Defense stays strong, just smarter. The point of a sword is to be sharp enough that you rarely have to use it. Pivot procurement to smaller, upgradeable platforms; tie contracts to on-time delivery with clawbacks that actually claw. Lead alliances with chips, clean energy, and network security as much as with carriers. Peace is cheaper when your friends are richer and your enemies are bored.
“How do we do this without torches and pitchforks?” With habits. Vote in primaries as if a loved one’s job depends on it, because it might. Join the boring local boards that quietly decide everything. Support candidates who promise fewer press conferences and more markups you can read. Demand every debate include one question: “Which of your powers will you give up?” Reward the ones who answer with specifics. Divest your attention from outrage merchants; starve the algorithm that’s been dining on our amygdalas. Patriotism isn’t a hat; it’s a checklist.

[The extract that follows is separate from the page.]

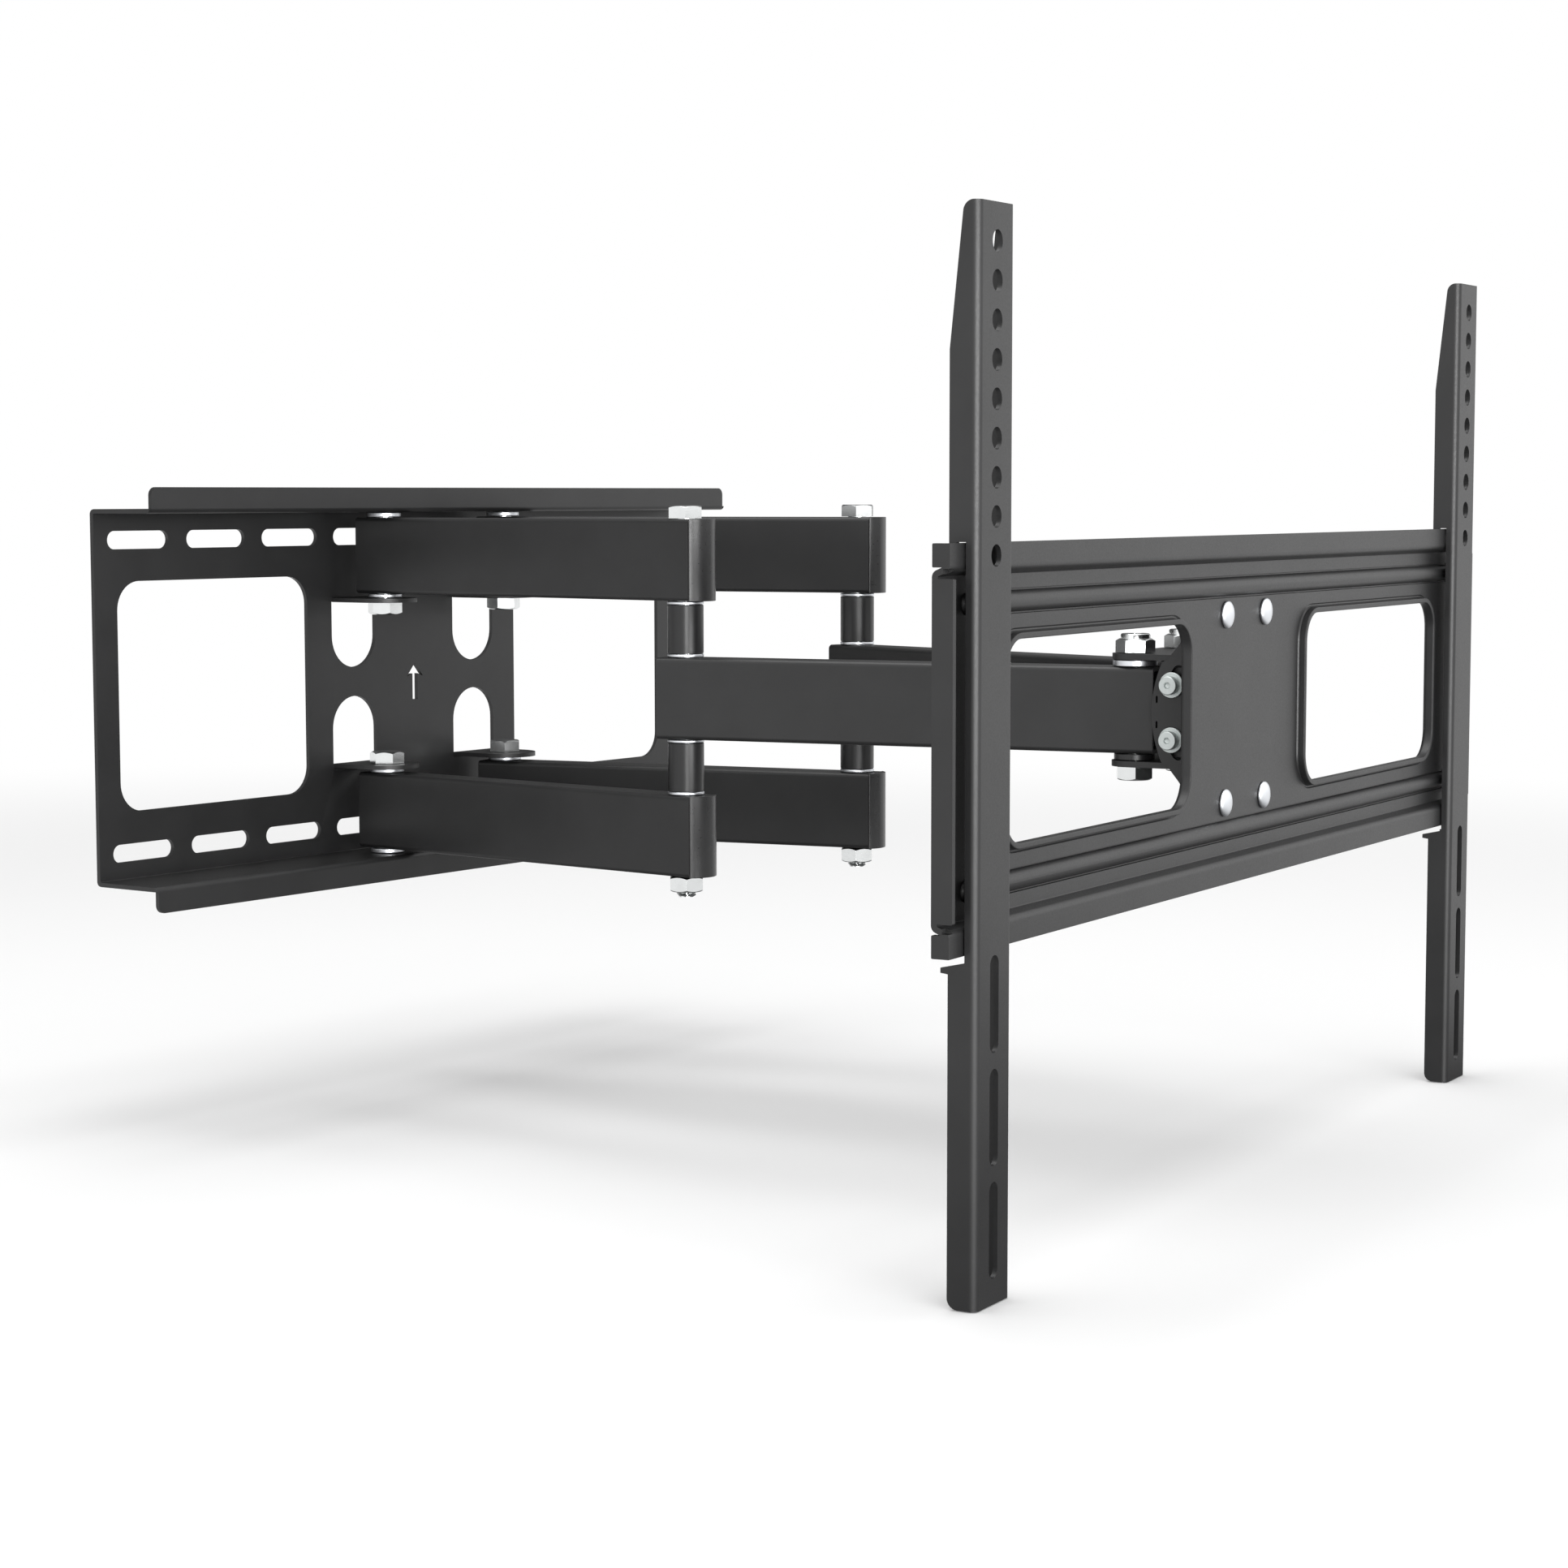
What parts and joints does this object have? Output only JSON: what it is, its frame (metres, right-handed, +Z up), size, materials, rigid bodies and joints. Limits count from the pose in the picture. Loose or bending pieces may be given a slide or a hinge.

“And if they ignore us?” Then we escalate—legally. States pass matching model laws. Courts enforce transparency. Citizens sue and win. If Washington can’t hear the country, the country speaks through Article V. Propose amendments that install off-switches: term limits with staggered transitions, an anti-shutdown fuse, an ethics code with teeth for every branch, and yes, a narrowly tailored national recall mechanism that requires a supermajority and a cooling-off period so we don’t govern by tantrum. Hard to abuse, easy to understand, signed by the people who own the building.
All of this is secular by design. Worship freely, legislate narrowly. The First Amendment bars an altar in the Oval Office and a sermon at the bench; let’s live like we’ve read it. We can love our faiths and still insist government love the rules.
You asked for a reset without breaking the machine. Here it is: sunlight, smaller egos, simpler rules, stronger floors, sterner audits, and citizens who show up between Novembers. America has not lost its way; we’ve just muted the GPS and opened a dozen snack apps. Close the nonsense. Unmute the map. Then, in the spirit of a certain catchphrase, look every branch in the eye and say, kindly but firmly: You work for us. Now get back to work.